■ CHALLENGE ■
Copy every line, leaving nothing out and adding nothing.

- - - -

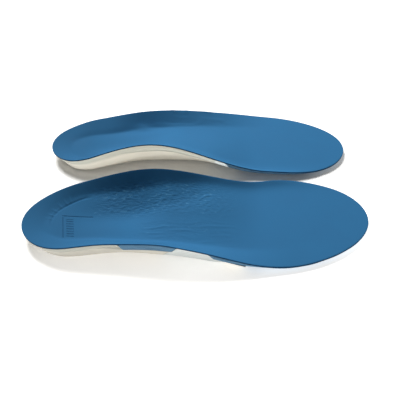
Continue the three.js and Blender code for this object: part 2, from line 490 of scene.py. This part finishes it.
# The arm, the leg and the box of the bars, and the distance down the leg. "within" is 1 between two values.
def markParts(along, across, within):
    down = mark["across"] - across - (along - mark["along"]) * (mark["lean"] / 2)
    ahead = along - mark["along"] - down * mark["lean"]
    arm = within(ahead, 0, mark["arm"]) * within(down, 0, mark["width"])
    leg = within(ahead, 0, mark["width"]) * within(down, mark["legTop"], mark["leg"])
    box = within(ahead, *mark["barsAhead"]) * within(down, mark["barsTop"], mark["leg"] - mark["barsFoot"])
    return arm, leg, box, down


# The soft dent of the mark, from 0 to 1. Its single bars are in the cloth's finish.
def dent(along, across):
    def within(value, low, high):
        return smooth(value, low - 0.5, low + 0.3) * (1 - smooth(value, high - 0.3, high + 0.5))

    arm, leg, box, _ = markParts(along, across, within)
    return np.maximum(np.maximum(arm, leg), mark["barShare"] * box)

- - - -

■ COMPLETED EXERCISE ■
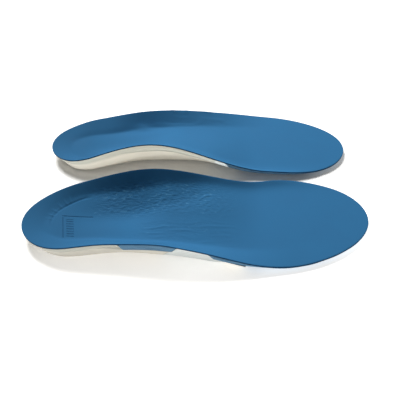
Continue the three.js and Blender code for this object: part 2, from line 490 of scene.py. This part finishes it.
# The arm, the leg and the box of the bars, and the distance down the leg. "within" is 1 between two values.
def markParts(along, across, within):
    down = mark["across"] - across - (along - mark["along"]) * (mark["lean"] / 2)
    ahead = along - mark["along"] - down * mark["lean"]
    arm = within(ahead, 0, mark["arm"]) * within(down, 0, mark["width"])
    leg = within(ahead, 0, mark["width"]) * within(down, mark["legTop"], mark["leg"])
    box = within(ahead, *mark["barsAhead"]) * within(down, mark["barsTop"], mark["leg"] - mark["barsFoot"])
    return arm, leg, box, down


# The soft dent of the mark, from 0 to 1. Its single bars are in the cloth's finish.
def dent(along, across):
    def within(value, low, high):
        return smooth(value, low - 0.5, low + 0.3) * (1 - smooth(value, high - 0.3, high + 0.5))

    arm, leg, box, _ = markParts(along, across, within)
    return np.maximum(np.maximum(arm, leg), mark["barShare"] * box)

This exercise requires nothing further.